Forced by the countrywide protests, the then government led by the Bangladesh National Party (BNP) issued an arrest warrant for Nasreen on charge of blasphemy against Islam. Realising the risk to her life, the writer went into hiding, surrendering later before the high court where she secured bail.

To escape the wrath of the fundamentalists, she fled Bangladesh in August 1994 and sought asylum in Sweden, from where she moved to Germany and stayed in France, Norway and most recently in the United States.

According to legal experts, there is no bar on her staying in Bangladesh. But legally, she could be tried in the 1994 blasphemy case, which religious fundamentalists here are demanding.
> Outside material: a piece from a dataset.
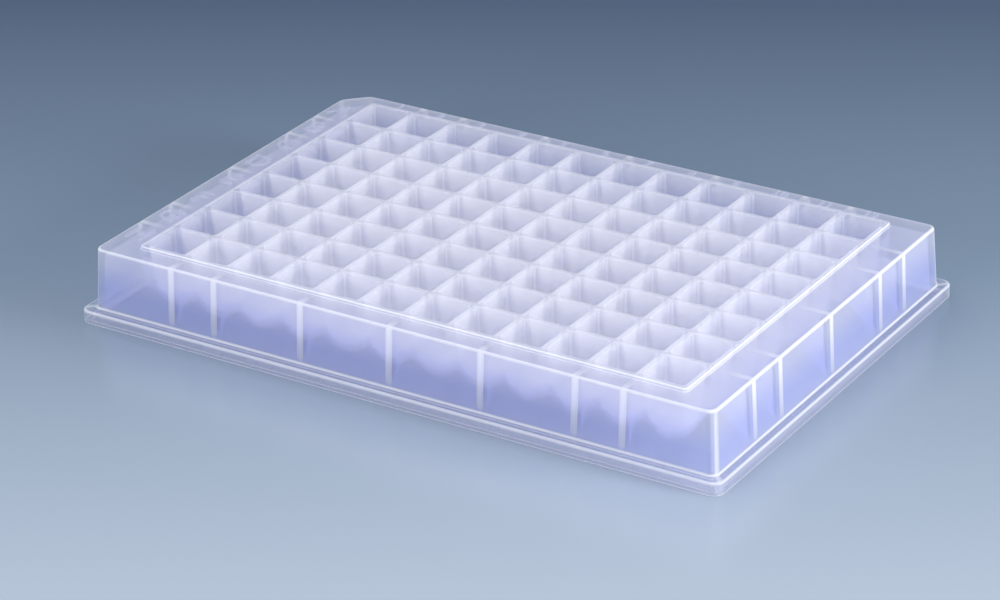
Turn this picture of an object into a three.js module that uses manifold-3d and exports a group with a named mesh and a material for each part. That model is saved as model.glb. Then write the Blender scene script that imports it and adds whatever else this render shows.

However, many young readers support Nasreen for her blunt comments on social injustices in her writings, for her outspoken and aggressive views on sexuality and religion.

Nasreen is not the first person to flee the country under threat from fundamentalists. Daud Haider, a promising poet and journalist had to quit the country in 1973 in the face of violent agitation by the fundamentalists for his what was alleged defamatory comment against the prophet in one of his poems.

Haider now lives in exile in Germany, but contributes articles on various national and international issues to several dailies in Dhaka.

In 1993, the government banned ‘Nari’ (women), a book by Prof. Humayun Azad of Dhaka University, in which he dealt with the subordinate and subservient position of women in Islam, for fear of religious protests.

Fundamentalist forces in Bangladesh have been quick to seize every chance of raising the voice of intolerance in the country, even during the country’s bloody liberation war. While thousands of innocent people were massacred by the Pakistani army and women raped, the ‘mullahs’ or clerics had sided with Pakistan.

Again in the early 1990s, the mullahs targetted Bangladesh’s well-known non-governmental organisations in the villages, attacking volunteers and people for seeking to improve the lives of the poor, specially women.

Nasreen’s novels are uncompromisingly critical of the Islamic right, who now want to silence the critic.